◆ Supplied data:
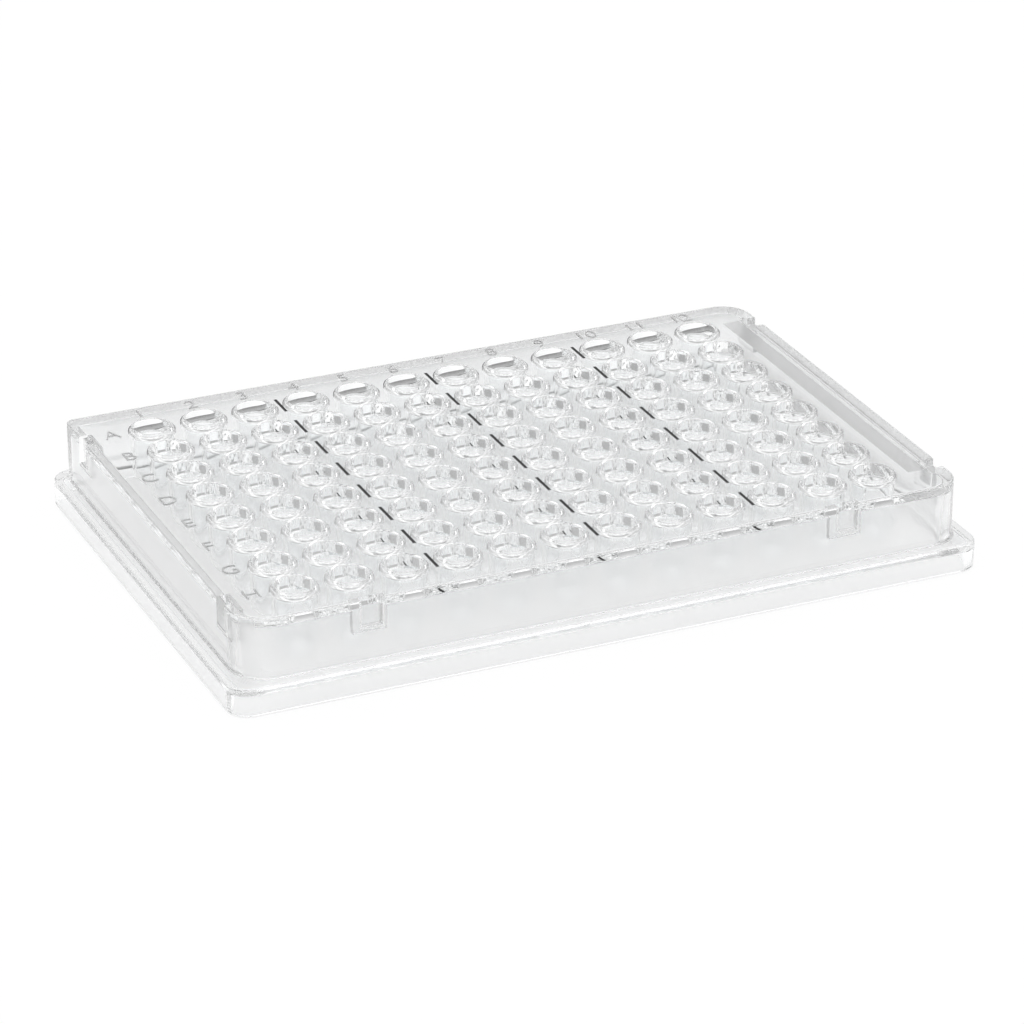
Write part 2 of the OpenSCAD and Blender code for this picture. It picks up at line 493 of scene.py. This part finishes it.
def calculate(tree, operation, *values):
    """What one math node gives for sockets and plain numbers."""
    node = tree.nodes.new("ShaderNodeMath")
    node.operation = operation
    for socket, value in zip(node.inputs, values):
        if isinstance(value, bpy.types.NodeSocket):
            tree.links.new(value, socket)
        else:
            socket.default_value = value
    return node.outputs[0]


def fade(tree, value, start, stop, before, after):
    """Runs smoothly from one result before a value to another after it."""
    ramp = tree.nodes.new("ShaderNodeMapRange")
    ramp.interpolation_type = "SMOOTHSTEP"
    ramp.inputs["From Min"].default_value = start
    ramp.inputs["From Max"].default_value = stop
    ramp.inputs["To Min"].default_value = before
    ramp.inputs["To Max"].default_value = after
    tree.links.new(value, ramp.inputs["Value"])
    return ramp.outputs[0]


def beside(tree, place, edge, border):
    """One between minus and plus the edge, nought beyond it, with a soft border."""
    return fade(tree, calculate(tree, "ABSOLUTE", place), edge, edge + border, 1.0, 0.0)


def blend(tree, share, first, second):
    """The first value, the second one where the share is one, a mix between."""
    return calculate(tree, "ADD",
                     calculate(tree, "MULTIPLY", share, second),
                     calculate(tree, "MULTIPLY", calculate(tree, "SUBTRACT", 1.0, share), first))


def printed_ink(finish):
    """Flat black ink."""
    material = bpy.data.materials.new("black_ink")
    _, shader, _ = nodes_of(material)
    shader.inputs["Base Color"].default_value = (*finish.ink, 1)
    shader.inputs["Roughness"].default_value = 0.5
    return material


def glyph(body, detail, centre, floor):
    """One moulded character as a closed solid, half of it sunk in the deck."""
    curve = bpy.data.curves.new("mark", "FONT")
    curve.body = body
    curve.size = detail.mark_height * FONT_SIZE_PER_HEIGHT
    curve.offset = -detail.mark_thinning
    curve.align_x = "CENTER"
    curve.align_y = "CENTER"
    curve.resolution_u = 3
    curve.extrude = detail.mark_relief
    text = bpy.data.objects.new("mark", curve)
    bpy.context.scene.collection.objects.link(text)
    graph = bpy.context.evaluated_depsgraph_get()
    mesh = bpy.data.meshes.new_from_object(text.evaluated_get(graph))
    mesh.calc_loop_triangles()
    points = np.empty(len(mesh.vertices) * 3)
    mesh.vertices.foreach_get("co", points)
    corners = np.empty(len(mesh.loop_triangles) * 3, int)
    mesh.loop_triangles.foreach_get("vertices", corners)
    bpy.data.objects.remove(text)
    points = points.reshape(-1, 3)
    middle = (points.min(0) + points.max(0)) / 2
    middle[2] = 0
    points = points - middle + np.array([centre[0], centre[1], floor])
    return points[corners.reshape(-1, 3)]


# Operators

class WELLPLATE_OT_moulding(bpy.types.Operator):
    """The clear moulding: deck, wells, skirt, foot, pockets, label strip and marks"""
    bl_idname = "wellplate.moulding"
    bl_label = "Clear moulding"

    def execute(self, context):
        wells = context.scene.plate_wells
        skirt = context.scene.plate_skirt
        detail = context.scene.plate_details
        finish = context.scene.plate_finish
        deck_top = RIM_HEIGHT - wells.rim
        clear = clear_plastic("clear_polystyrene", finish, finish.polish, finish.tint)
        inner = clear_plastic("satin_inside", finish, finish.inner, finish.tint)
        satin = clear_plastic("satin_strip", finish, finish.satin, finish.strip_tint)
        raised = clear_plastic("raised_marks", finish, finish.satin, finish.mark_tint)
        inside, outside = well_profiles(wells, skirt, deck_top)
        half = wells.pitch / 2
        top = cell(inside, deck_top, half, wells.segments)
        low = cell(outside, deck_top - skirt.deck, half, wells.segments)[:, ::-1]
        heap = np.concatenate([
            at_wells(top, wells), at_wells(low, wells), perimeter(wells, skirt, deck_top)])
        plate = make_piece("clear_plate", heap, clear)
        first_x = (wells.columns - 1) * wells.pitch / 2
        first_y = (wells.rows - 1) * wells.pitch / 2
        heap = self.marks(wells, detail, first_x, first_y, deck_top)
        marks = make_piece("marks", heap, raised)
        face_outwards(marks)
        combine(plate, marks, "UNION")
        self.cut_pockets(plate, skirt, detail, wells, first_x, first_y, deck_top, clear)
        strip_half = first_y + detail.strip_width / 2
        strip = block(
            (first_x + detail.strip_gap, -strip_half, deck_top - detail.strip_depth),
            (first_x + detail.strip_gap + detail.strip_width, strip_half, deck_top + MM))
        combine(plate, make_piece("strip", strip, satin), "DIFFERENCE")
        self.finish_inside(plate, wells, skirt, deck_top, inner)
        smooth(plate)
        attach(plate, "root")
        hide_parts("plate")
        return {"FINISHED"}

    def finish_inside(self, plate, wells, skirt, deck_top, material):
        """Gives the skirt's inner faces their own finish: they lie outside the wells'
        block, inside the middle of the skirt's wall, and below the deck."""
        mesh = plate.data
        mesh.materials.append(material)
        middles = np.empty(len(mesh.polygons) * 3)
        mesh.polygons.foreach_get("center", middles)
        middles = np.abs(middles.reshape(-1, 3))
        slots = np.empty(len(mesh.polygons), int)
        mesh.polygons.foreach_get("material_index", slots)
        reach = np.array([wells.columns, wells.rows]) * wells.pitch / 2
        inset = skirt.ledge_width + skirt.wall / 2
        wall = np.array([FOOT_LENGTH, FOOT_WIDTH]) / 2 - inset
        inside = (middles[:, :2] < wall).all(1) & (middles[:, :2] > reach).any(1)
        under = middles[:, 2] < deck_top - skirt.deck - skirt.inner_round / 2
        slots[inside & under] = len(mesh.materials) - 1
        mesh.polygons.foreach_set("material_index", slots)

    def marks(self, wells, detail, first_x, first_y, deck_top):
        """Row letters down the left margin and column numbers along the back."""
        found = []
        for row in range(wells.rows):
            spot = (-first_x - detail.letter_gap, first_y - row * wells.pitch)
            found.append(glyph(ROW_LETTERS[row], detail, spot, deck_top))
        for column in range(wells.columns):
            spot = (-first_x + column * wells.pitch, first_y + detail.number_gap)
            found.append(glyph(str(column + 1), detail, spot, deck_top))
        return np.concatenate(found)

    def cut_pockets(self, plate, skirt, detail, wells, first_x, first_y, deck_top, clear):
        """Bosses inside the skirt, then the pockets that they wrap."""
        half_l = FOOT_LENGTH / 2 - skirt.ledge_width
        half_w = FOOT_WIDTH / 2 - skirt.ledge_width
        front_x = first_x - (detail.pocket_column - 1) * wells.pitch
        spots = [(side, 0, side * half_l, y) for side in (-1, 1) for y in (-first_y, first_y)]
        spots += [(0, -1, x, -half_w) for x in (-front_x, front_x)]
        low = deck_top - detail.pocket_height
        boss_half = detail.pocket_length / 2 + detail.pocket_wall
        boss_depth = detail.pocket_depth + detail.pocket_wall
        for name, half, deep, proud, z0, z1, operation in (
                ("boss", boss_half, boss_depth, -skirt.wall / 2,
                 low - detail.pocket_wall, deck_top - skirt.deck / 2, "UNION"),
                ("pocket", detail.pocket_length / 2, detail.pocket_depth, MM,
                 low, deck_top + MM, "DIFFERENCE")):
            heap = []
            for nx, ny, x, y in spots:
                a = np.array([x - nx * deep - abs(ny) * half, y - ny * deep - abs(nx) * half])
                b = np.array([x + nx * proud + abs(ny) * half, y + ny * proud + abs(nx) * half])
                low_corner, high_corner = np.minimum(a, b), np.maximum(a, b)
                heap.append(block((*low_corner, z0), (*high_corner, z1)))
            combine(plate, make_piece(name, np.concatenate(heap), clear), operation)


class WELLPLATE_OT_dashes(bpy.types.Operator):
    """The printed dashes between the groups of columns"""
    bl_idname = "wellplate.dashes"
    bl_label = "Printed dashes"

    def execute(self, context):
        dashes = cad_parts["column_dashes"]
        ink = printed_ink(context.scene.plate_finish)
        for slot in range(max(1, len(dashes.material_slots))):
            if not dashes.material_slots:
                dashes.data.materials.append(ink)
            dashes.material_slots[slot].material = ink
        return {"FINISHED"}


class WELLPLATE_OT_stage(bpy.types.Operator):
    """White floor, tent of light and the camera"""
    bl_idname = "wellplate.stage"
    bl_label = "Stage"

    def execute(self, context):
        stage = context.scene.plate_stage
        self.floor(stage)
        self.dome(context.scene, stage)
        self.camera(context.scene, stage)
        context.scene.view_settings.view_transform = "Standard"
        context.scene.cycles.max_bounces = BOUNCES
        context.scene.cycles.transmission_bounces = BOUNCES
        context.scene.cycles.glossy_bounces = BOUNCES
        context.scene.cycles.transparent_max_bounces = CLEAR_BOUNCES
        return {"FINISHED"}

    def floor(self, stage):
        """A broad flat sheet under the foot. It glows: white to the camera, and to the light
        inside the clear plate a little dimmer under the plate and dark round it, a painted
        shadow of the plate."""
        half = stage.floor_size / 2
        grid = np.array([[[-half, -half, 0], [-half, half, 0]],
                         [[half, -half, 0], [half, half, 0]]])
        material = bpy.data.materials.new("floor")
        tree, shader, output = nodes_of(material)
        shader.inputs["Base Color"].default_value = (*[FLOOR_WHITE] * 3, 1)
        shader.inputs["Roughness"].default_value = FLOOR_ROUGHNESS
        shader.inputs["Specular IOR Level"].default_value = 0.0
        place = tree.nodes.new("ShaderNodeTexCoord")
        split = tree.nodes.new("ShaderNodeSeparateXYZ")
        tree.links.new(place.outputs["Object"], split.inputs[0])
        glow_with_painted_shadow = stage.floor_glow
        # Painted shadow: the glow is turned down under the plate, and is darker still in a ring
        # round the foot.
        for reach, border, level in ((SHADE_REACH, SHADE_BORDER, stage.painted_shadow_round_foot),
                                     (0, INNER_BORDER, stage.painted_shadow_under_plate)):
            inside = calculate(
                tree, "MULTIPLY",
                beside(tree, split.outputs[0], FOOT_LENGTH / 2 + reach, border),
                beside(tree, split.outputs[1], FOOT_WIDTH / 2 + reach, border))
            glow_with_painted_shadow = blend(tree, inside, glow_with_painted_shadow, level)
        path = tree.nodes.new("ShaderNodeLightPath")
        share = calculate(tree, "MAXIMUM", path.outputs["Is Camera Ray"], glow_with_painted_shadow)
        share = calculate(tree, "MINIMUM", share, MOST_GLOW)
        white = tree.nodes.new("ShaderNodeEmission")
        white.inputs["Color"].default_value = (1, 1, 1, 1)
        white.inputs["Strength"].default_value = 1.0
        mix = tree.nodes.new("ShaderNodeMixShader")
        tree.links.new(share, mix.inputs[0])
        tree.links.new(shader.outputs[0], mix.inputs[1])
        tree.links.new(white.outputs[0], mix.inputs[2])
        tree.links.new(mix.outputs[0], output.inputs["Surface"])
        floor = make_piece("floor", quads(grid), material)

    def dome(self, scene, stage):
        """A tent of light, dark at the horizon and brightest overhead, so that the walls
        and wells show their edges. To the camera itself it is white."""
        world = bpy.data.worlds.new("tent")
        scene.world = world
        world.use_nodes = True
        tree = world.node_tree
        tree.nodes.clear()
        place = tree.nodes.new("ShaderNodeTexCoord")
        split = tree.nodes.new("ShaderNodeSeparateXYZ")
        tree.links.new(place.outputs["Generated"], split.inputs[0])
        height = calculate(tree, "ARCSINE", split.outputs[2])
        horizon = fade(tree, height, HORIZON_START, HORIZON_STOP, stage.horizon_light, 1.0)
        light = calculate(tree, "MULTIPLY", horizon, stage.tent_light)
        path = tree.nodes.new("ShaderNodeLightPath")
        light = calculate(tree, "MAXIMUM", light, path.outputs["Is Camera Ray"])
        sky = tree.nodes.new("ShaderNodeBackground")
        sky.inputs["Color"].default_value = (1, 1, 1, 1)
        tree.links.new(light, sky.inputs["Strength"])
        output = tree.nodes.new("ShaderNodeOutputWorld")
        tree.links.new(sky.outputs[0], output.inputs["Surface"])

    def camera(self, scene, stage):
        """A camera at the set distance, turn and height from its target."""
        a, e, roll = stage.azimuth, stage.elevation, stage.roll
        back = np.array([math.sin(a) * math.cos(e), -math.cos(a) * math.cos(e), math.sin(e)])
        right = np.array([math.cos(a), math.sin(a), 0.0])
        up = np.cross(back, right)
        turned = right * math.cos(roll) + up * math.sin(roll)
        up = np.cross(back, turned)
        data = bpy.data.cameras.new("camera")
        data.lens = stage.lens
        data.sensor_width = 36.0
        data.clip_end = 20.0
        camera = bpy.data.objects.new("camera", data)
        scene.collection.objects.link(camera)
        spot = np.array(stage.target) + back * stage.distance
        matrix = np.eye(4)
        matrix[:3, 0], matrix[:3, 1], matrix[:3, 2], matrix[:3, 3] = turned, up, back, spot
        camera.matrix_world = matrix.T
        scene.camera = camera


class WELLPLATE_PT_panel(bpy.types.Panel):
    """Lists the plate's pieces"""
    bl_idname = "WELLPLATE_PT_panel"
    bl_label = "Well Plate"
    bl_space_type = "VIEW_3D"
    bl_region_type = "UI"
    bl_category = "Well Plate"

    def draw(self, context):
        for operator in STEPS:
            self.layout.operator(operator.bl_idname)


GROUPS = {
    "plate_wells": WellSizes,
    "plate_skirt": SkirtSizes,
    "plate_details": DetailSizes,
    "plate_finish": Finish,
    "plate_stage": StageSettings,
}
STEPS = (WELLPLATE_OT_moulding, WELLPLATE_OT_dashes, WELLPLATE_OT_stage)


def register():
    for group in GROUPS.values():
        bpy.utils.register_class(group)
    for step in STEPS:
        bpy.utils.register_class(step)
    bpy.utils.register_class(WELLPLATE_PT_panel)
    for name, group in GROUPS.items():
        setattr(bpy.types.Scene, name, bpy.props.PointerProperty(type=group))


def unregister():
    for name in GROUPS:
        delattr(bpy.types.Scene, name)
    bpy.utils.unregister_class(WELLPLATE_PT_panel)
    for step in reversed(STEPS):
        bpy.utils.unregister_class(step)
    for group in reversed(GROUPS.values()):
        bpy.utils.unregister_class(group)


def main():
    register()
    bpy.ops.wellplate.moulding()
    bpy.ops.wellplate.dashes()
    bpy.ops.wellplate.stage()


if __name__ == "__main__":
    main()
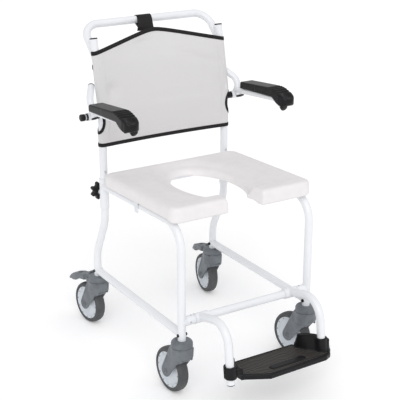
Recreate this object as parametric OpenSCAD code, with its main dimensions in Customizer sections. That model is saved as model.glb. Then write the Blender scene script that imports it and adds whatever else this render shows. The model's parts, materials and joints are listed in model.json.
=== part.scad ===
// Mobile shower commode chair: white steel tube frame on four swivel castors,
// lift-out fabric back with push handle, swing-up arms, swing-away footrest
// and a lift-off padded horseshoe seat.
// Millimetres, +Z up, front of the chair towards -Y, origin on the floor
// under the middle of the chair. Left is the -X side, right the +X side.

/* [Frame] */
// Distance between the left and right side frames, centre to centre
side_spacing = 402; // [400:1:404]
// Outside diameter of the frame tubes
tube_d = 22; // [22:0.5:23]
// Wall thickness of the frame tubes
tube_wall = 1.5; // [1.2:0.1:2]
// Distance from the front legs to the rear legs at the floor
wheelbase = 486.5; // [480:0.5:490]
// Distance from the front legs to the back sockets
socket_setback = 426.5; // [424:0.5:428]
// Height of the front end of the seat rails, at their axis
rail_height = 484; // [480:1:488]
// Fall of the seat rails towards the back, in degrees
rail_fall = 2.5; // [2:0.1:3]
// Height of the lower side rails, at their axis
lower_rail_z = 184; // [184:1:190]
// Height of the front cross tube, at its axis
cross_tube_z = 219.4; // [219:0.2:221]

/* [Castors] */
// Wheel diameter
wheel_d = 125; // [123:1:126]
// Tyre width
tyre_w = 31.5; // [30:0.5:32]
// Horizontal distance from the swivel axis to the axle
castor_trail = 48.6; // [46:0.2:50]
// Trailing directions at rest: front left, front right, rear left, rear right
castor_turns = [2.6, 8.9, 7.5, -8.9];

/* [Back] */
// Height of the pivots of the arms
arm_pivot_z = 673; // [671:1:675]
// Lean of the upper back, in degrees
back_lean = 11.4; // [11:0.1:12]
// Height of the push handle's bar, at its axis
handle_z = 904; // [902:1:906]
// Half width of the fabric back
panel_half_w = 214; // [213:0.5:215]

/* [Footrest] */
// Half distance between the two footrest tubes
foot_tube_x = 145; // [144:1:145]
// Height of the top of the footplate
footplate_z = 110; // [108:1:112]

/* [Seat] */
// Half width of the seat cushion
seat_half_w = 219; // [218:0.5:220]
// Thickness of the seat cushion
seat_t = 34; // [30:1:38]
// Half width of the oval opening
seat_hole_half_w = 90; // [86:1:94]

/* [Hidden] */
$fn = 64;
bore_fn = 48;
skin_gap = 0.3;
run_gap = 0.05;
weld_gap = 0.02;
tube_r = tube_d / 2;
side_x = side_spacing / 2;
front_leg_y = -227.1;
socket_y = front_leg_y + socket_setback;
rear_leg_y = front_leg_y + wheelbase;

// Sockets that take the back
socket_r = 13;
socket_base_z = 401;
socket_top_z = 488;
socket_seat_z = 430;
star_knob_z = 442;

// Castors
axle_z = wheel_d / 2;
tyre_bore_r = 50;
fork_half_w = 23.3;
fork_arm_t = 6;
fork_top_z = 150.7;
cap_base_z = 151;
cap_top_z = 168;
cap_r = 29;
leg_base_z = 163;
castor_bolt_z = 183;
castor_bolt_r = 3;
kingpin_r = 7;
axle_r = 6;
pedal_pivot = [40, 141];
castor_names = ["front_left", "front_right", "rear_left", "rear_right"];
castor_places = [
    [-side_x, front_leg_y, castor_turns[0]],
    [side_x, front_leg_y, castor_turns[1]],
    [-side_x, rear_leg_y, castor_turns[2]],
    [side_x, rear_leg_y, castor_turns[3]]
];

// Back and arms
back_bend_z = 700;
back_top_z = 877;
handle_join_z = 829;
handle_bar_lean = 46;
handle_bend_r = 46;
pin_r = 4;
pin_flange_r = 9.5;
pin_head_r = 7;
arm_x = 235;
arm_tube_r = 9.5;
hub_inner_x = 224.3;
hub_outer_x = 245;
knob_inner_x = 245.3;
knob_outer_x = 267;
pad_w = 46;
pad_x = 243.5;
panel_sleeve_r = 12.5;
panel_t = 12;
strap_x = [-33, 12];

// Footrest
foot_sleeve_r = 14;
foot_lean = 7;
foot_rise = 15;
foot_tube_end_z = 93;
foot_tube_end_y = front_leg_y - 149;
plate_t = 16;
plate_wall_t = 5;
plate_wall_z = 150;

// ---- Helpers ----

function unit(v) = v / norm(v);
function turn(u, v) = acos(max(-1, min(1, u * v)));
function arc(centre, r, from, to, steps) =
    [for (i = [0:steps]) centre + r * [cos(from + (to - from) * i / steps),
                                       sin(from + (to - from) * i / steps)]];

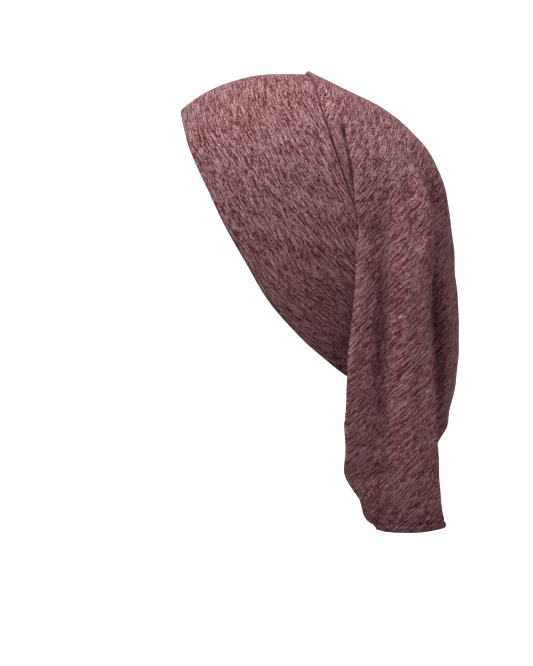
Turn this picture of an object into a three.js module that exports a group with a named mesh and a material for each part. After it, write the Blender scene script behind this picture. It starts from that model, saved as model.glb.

◆ Exercise description:
Please copy exactly the lines from the first line of the records above through the line containing "return node.outputs[0]", including both, and nothing more.

◆ Expected answer:
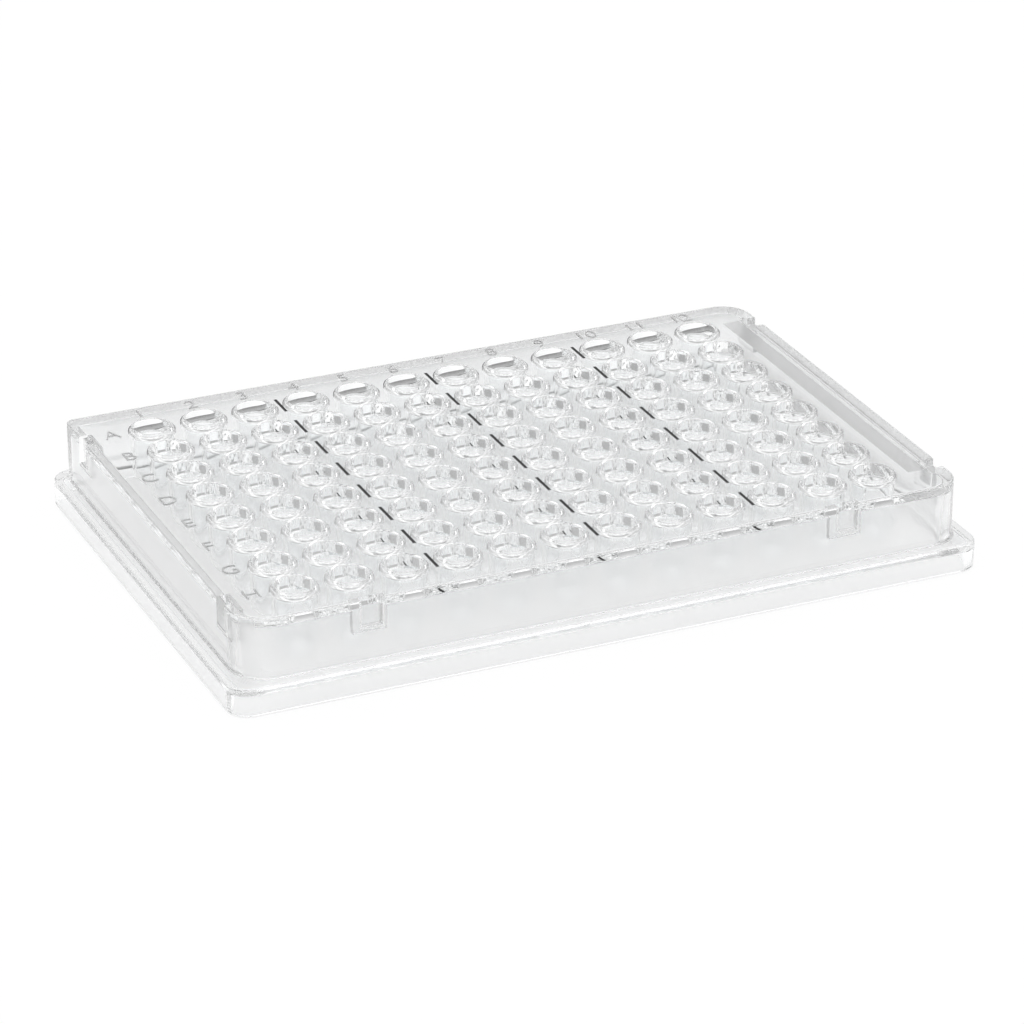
Write part 2 of the OpenSCAD and Blender code for this picture. It picks up at line 493 of scene.py. This part finishes it.
def calculate(tree, operation, *values):
    """What one math node gives for sockets and plain numbers."""
    node = tree.nodes.new("ShaderNodeMath")
    node.operation = operation
    for socket, value in zip(node.inputs, values):
        if isinstance(value, bpy.types.NodeSocket):
            tree.links.new(value, socket)
        else:
            socket.default_value = value
    return node.outputs[0]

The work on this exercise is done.